10. Make the leaders work. In my limited experience in the manufacturing industry, I was surprised to find out how little the desk-jockeys in many manufacturing businesses actually know about the work being done on the plant floor. Many have never even visited the assembly line, much less spent time working on the line before moving in to a support role or management. This lack of experience fosters a lack of understanding about the work and a lack of empathy about the people who make the products.
To ensure that this does not happen at Chrysler, the company’s leadership and support staff should be required to visit the assembly facility at least once per month and actually perform work on the line wherever possible, observing in many cases and helping in others.
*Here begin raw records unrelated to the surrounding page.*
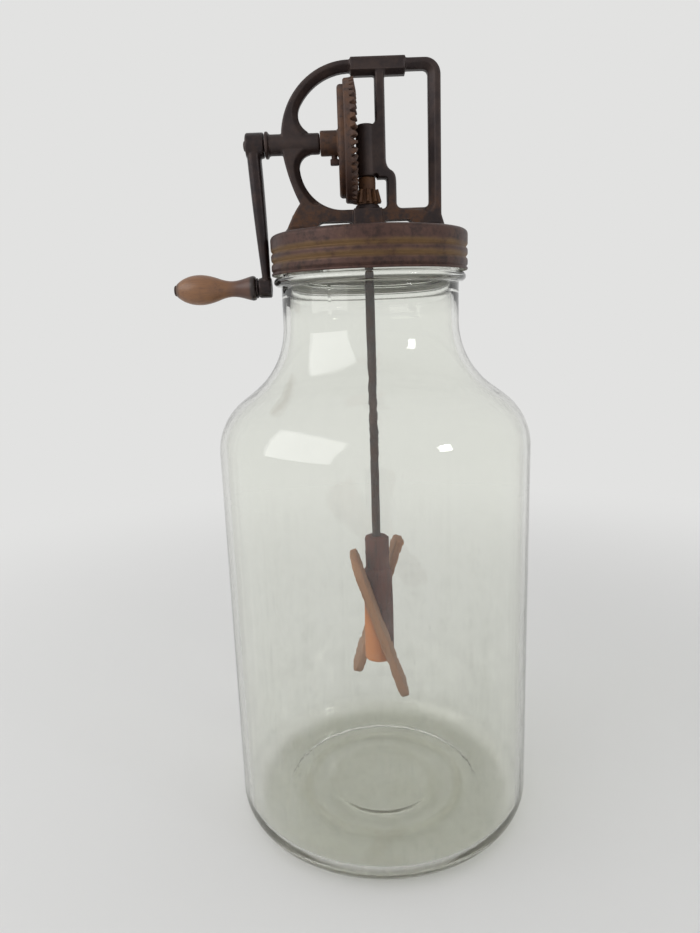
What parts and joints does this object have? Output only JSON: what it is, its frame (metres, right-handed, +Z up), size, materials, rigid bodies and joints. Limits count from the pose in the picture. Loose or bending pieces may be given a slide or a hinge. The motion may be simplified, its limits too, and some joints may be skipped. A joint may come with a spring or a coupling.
{
  "type": "butter churn",
  "caption": "Hand-cranked glass butter churn: a crank on an iron frame turns a wooden dasher in a tall glass jar through bevel gears.",
  "frame": {"origin": "centre of the jar's underside, on the line that the dasher's rod turns about", "axes": "+Z up along the rod, the crank's shaft runs along X and the handle is at the -X side, -Y towards the viewer of the picture"},
  "size_m": [0.2611, 0.2346, 0.5689],
  "materials": {
    "glass": "clear, thick pressed glass with a faint grey-green tint",
    "gasket": "matte",
    "tin": "rusted brown, worn",
    "iron": "dark brown-black, slightly rusty",
    "crank_iron": "black with a soft sheen",
    "gear_iron": "rust brown",
    "steel": "dark, oxidised",
    "grip_wood": "satin, worn",
    "hub_wood": "dark, matte",
    "blade_wood": "pale, matte"
  },
  "bodies": {
    "jar": {"glass_jar": "glass"},
    "seal": {"lid_gasket": "gasket"},
    "lid": {"screw_lid": "tin", "frame_casting": "iron", "frame_nut": "steel", "foot_rivet_left": "steel", "foot_rivet_right": "steel"},
    "crank": {"crank_shaft": "steel", "crank_arm": "crank_iron", "crank_screw": "steel", "handle_pin": "steel", "drive_gear": "gear_iron", "gear_set_screw": "steel"},
    "grip": {"handle_grip": "grip_wood", "grip_washer": "steel"},
    "dasher": {"pinion": "gear_iron", "pinion_pin": "steel", "dasher_rod": "steel", "dasher_hub": "hub_wood", "hub_pin": "steel", "blade_front": "blade_wood", "blade_back": "blade_wood"}
  },
  "joints": [
    {"name": "lid_lift", "type": "slide", "parent": "jar", "child": "seal", "axis": [0, 0, 1], "range_m": [0, 0.37]},
    {"name": "lid_turn", "type": "hinge", "parent": "seal", "child": "lid", "pos_m": [0, 0, 0.449], "axis": [0, 0, 1], "range_deg": [0, 468]},
    {"name": "crank_turn", "type": "hinge", "parent": "lid", "child": "crank", "pos_m": [0, 0, 0.5154], "axis": [1, 0, 0], "continuous": true},
    {"name": "grip_spin", "type": "hinge", "parent": "crank", "child": "grip", "pos_m": [-0.1, 0, 0.418], "axis": [1, 0, 0], "continuous": true},
    {"name": "dasher_spin", "type": "hinge", "parent": "lid", "child": "dasher", "pos_m": [0, 0, 0.3], "axis": [0, 0, 1], "continuous": true}
  ],
  "couplings": [
    {"joint": "dasher_spin", "follows": "crank_turn", "ratio": -4.6}
  ]
}
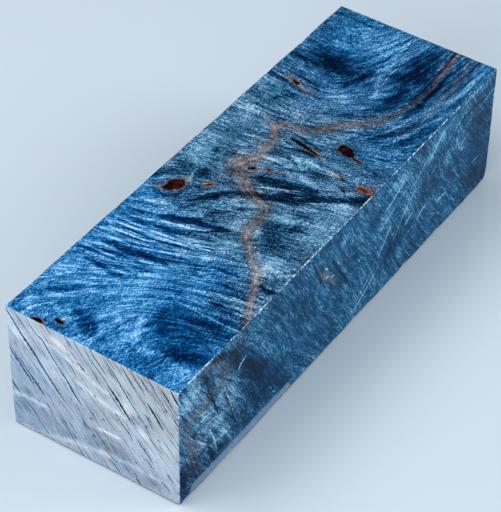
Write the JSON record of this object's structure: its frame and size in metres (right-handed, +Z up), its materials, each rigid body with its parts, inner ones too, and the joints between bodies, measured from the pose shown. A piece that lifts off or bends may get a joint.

One area where leaders could work and be relatively innocuous is quality assurance. Certainly, leadership should not to replace the current QA staff, but instead would add a second set of eyes who review the QA checklists, see actual product quality with their own eyes, and learn about what people look for when they determine the quality of a product. There are also other areas where the leaders can work productively and safely, but I’ll leave that to tacticians to determine.
After reading this far, you’ve probably come to the conclusion that the ten steps I’ve outlined are not over-night cures of the organization, They are long term strategic moves to build a successful business; hey will take years to implement, so there are quick fixes ahead. But, this is the fundamental way that Chrysler’s leadership and investors should think about the company. Forget about whether this quarters profits are 2% higher than last quarters or 5% higher than estimates; concentrate on whether Chrysler has a business model that can thrive in 2010, 2020, 2030 and beyond, because this will yield the biggest gains to share-holders and to society.